Midas Construction had the lion’s share of the debts after the Midas Group went belly up. Debts of nearly £14m have already gone unpaid after the dissolution of the companies Midas Group Ltd and Mi-Space (UK) Ltd - meaning the entire Midas collapse cost creditors more than £60m.

The Midas Group and subsidiaries Midas Construction, housing division Mi-Space (UK) Ltd, Midas Retail Ltd, Mi-Space Property Services Ltd, Midas Commercial Developments Ltd and Falmouth Developments Ltd, all fell into administration in February 2022. They blamed a toxic cocktail of Covid, inflation, money owed to them but not paid, and cash-flow problems for causing a financial disaster.

Only Midas Construction remains in administration as all the other companies have been dissolved. One secured creditor, Lloyds Bank Plc, has , however, been paid in full because its debt was guaranteed across all companies in the Midas Group by fixed and floating charges.

Administrators were able to raise more than £800,000 by selling Midas offices in Newton Abbot and Newport for £992,000 and £984,000, respectively, and some development land for £150,000, so Lloyds Bank could be paid.

Midas was headquartered in Exeter but had offices in Plymouth, Bristol, Indian Queens, Newton Abbot, Newport and Southampton. It worked for the private and public sectors and employed 253 people.
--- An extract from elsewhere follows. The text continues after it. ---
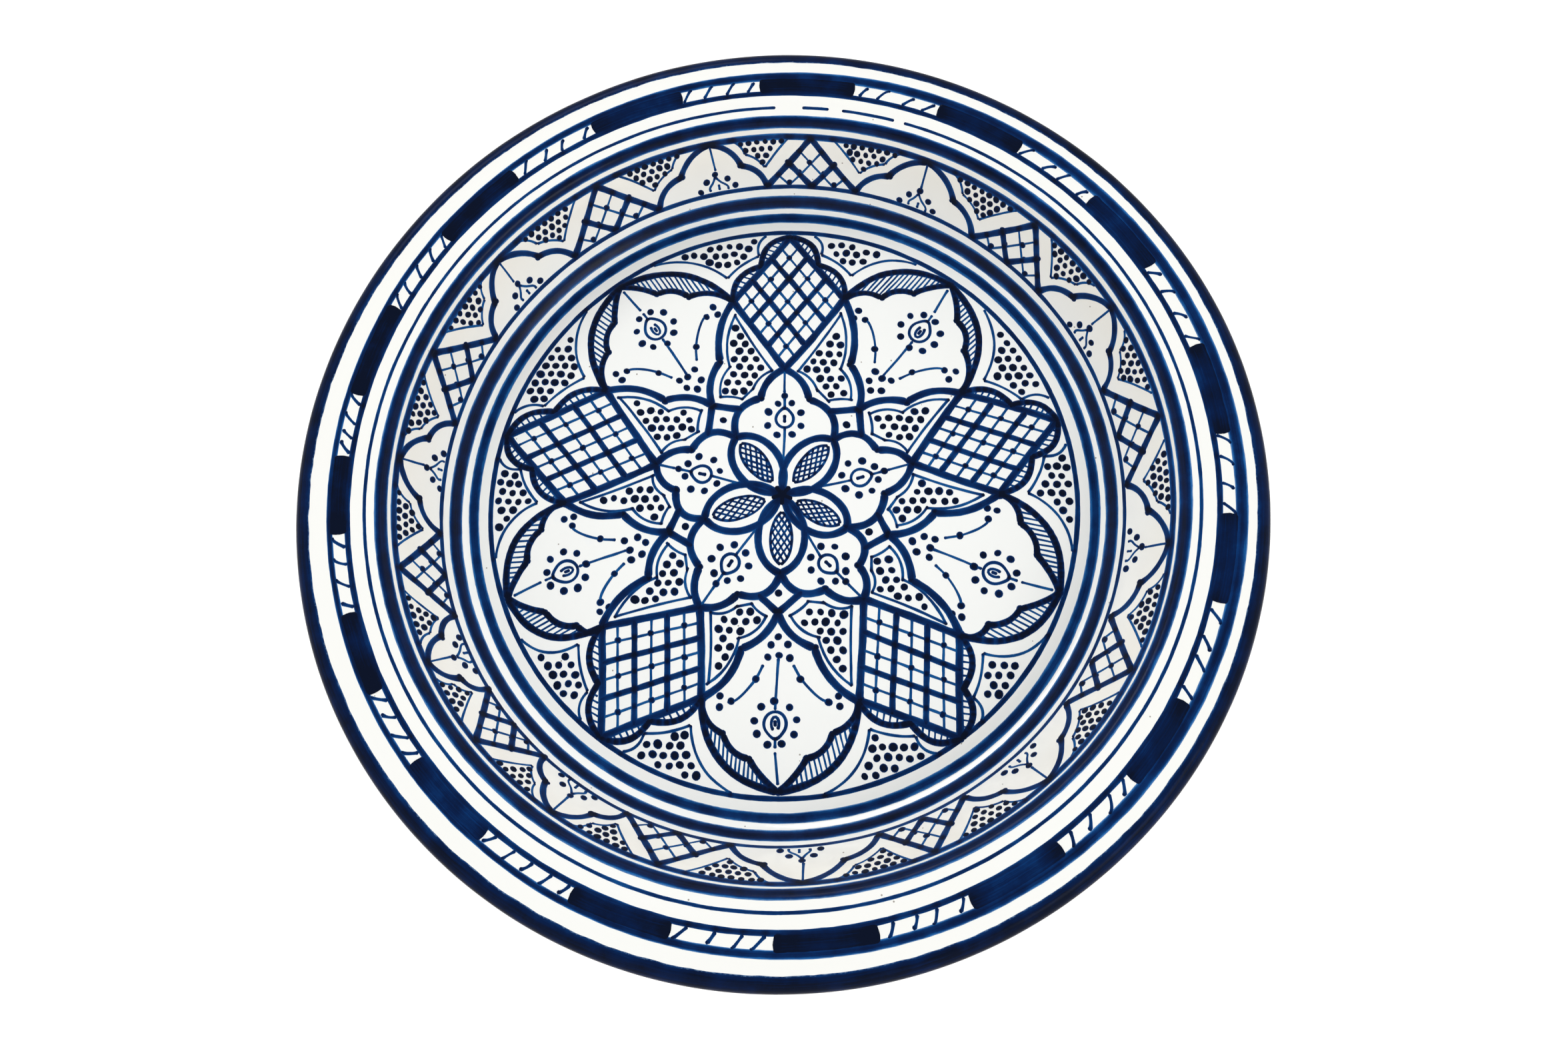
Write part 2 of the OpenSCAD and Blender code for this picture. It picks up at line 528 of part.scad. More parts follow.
module petal_hatching() color(light_cobalt) on_well()
    for (k = units, side = [-1, 1]) {
        outer = crescent_arc(k, side);
        inner = crescent_edge(k, side);
        for (i = [2:11]) {
            t = (i - 1) * 24 / 12;
            line(outer[i], inner[floor(t / 8)][round(t) % 8], fine_w * 0.8);
        }
    }

eye_at = [50.5, 0];
end_dots = [[19.8, 0.5], [15.1, 4.6], [11.2, 0.6], [14.5, -3.4], [21.5, -1.5]];
module petal_flowers() color(light_cobalt) on_well()
    for (k = units) {
        p = PETALS[k];
        eye = in_petal(p, eye_at[0], eye_at[1]);
        for (r = [5.2, 2.6] * drawn) difference() {
            dot(eye, r + fine_w / 2);
            dot(eye, r - fine_w / 2);
        }
        line(in_petal(p, 77, 0), eye, fine_w);
        line(in_petal(p, 44, 0), in_petal(p, 21, 0), fine_w);
        for (d = end_dots) dot(in_petal(p, d[0], d[1]), dot_r);
        for (i = [0:8]) dot(in_petal(p, eye_at[0] + 9.6 * cos(40 * i + 180), 9.6 * sin(40 * i + 180)), dot_r);
    }
// A sprig runs from beside the end dots towards the corner, as shares of the corner's own place
sprig = [[21.3, 0.16], [29.5, 0.28], [35.5, 0.42], [40.7, 0.62], [41.5, 0.79]];
sprig_dots = [[29.5, 0.28], [40.7, 0.62], [41.5, 0.79], [37.9, 0.73]];
module petal_sprigs() color(light_cobalt) on_well()
    for (k = units, side = [-1, 1]) {
        p = PETALS[k];
        span = petal_corner(k, side) - p[0];
        reach = abs(span * left_of(unit(p[1] - p[0]))) * petal_l / norm(p[1] - p[0]);
        stroke([for (q = sprig) in_petal(p, q[0], side * q[1] * reach)], fine_w);
        for (q = sprig_dots) dot(in_petal(p, q[0], side * q[1] * reach), dot_r);
    }

// ---- The medallion: dotted cells between the motifs ----
// An inner cell is a shrunken copy of the gap between a lozenge, a petal and a lobe
function lozenge_beside(k, side) = side > 0 ? (k + 1) % 5 : k;
function link_foot(k, side) = mix(LEAVES[k], lobe_cusp(lozenge_beside(k, side), LEAVES[k]), 0.5)
    + unit(PETALS[k][0] - LEAVES[k]) * 5 * drawn;
inner_shrink = [0.74, 0.5, 0.72, 0.7, 0.56, 0.6];
function inner_cell(k, side) =
    let (l = lozenge_beside(k, side),
        gap = [petal_corner(k, side), inner_cusp(k, side), PETALS[k][0], link_foot(k, side),
            lobe_cusp(l, LEAVES[k]), LOZENGES[l][0]],
        c = centroid(gap))
    [for (i = [0:5]) mix(c, gap[i], inner_shrink[i])];
// An outer cell hangs from the medallion's line, and follows a lozenge's scallops and a petal's crescent
cell_reach = medallion_r - medallion_line_w / 2;
function outer_cell(k, side) =
    let (l = lozenge_beside(k, side), q = LOZENGES[l], i = side > 0 ? 3 : 1, c = petal_corner(k, side),
        cusp = scallop_cusp(q, i), tip = PETALS[k][1],
        start = polar(cell_reach, atan2(q[2][1], q[2][0]) - side * 5),
        low = cusp + unit(cusp - q[0]) * 6 * drawn,
        meet = c + unit(c) * 13 * drawn,
        end = polar(cell_reach, atan2(tip[1], tip[0]) + side * 8.5))
    [bow(start, low, side * 2.2 * drawn, 5), bow(low, meet, side * 1.2 * drawn, 4),
        bow(meet, end, side * 5 * drawn, 8)];
// The same cell as a closed outline, along the medallion's line
function closed_outer(k, side) =
    let (paths = outer_cell(k, side), a = last(paths[2]), b = paths[0][0],
        from = atan2(a[1], a[0]), turn = (atan2(b[1], b[0]) - from + 540) % 360 - 180)
    concat([for (path = paths) for (p = path) p], [for (i = [1:5]) polar(cell_reach, from + turn * i / 6)]);
module cell_outlines() color(light_cobalt) on_well()
    for (k = units, side = [-1, 1]) {
        inner = inner_cell(k, side);
        difference() {
            polygon(grown(inner, -side * fine_w / 2));
            polygon(grown(inner, side * fine_w / 2));
        }
        for (path = outer_cell(k, side)) stroke(path, fine_w);
    }
dot_pitch = 4.7;
module dotted(outline, reach) {
    centre = centroid(outline);
    for (i = [-9:9], j = [-9:9]) {
        p = centre + dot_pitch * [i + (j % 2) / 2, j * 0.9];
        if (norm(p) < reach && inside(p, outline) && to_outline(p, outline) > dot_r + fine_w / 2)
            dot(p, dot_r);
    }
}
module cell_dots() color(dark_cobalt) on_well() {
    for (k = units, side = [-1, 1]) {
        dotted(inner_cell(k, side), cell_reach);
        dotted(closed_outer(k, side), cell_reach - dot_r);
    }
    for (k = units) dot(mix(LEAVES[k], PETALS[k][0], 0.5), dot_r);
}

clay_body();
clay_flange();
foot_ring();
face_glaze();
back_glaze();
base_glaze();
lip_band();
border_outer_line();
border_inner_line();
border_blocks();
border_ticks();
flange_line();
shoulder_band();
wall_top_line();
wall_base_line();
wall_arches();
wall_tents();
wall_tent_lattices();
wall_flowers();
wall_spandrel_outlines();
wall_spandrel_dots();
heel_band();
well_band();
medallion_line();
star_hub();
leaf_outlines();
leaf_hatching();
lobe_outlines();
lobe_flowers();
lozenge_frames();
lozenge_bars();
lozenge_liners();
lozenge_scallops();
lozenge_hatching();
petal_outlines();
petal_crescents();
petal_hatching();
petal_flowers();
petal_sprigs();
cell_outlines();
cell_dots();
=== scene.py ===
"""Hand painted ceramic plate: thrown clay, white glaze and cobalt brush work, in metres on the CAD frame."""
import cmath
import logging
import math
import random
from dataclasses import dataclass, field
from enum import Enum
from typing import Callable, Iterable, Optional, Union

import bpy
from mathutils import Matrix, Vector
from mathutils.kdtree import KDTree


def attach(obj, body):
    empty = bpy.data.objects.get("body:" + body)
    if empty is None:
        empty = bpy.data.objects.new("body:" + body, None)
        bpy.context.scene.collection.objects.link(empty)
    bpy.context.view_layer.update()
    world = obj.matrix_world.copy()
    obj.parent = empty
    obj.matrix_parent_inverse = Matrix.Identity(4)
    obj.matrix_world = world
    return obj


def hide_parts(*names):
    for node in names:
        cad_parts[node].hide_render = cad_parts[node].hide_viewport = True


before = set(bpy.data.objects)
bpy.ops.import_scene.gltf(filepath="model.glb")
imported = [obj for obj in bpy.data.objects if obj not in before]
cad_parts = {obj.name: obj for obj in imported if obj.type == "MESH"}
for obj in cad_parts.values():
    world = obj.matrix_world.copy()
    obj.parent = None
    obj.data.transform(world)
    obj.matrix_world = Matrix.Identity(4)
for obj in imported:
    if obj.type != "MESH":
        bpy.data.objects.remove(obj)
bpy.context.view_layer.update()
MM = 0.001
LOG = logging.getLogger("plate")

Point = complex
Path = list[complex]
Colour = tuple[float, float, float]
Feed = Union[bpy.types.NodeSocket, float, int, bool, str, tuple]


# ---- Drawing on paper: points of the unrolled face, in millimetres ----
def polar(radius: float, angle: float) -> Point:
    """A point at a radius and an angle in degrees."""
    return cmath.rect(radius, math.radians(angle))


def unit(v: Point) -> Point:
    """The same direction, one millimetre long."""
    return v / abs(v)


def mix(a: complex, b: complex, t: float) -> complex:
    """The point, or the number, a share t of the way from a to b."""
    return a * (1 - t) + b * t


def bow(a: Point, b: Point, height: float, count: int = 14) -> Path:
    """A bowed stroke from a to b, standing off its chord to the left.

    Args:
        a: Start of the stroke.
        b: End of the stroke.
        height: How far its middle stands off the chord.
        count: Number of steps.

    Returns:
        The points of the stroke.
    """
    side = unit(b - a) * 1j
    return [mix(a, b, i / count) + side * 4 * height * (i / count) * (1 - i / count)
            for i in range(count + 1)]


def cubic(a: Point, b: Point, c: Point, d: Point, count: int = 18) -> Path:
    """A cubic curve.

    Args:
        a: Start.
        b: First handle.
        c: Second handle.
        d: End.
        count: Number of steps.

    Returns:
        The points of the curve.
    """
    steps = [i / count for i in range(count + 1)]
    return [a * (1 - t) ** 3 + 3 * b * t * (1 - t) ** 2 + 3 * c * t * t * (1 - t) + d * t ** 3 for t in steps]


def smooth(keys: Path, count: int = 7) -> Path:
    """A curve through its key points.

    Args:
        keys: The points that it passes.
        count: Steps between two of them.

    Returns:
        The points of the curve.
    """
    ends = [2 * keys[0] - keys[1]] + list(keys) + [2 * keys[-1] - keys[-2]]
    path = [keys[0]]
    for i in range(1, len(ends) - 2):
        before, a, b, after = ends[i - 1:i + 3]
        path += cubic(a, a + (b - before) / 6, b - (after - a) / 6, b, count)[1:]
    return path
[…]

Just before its collapse, Midas had been ranked as the ninth largest private sector firm in the South West, by the Western Morning News Annual Business Guide 2022, with a reported turnover of £291,267,008. But it had announced a £2m loss in 2021 - its first deficit in 40 years of trading.

Its collapse left construction projects unfinished and creditors in Plymouth, Devon and Cornwall owed money. The fall of Midas was blamed for contributing to the liquidation of Plymouth- and Cornwall-based construction firm DNS (South West) Ltd, which is expected to leave creditors short of more than £1m.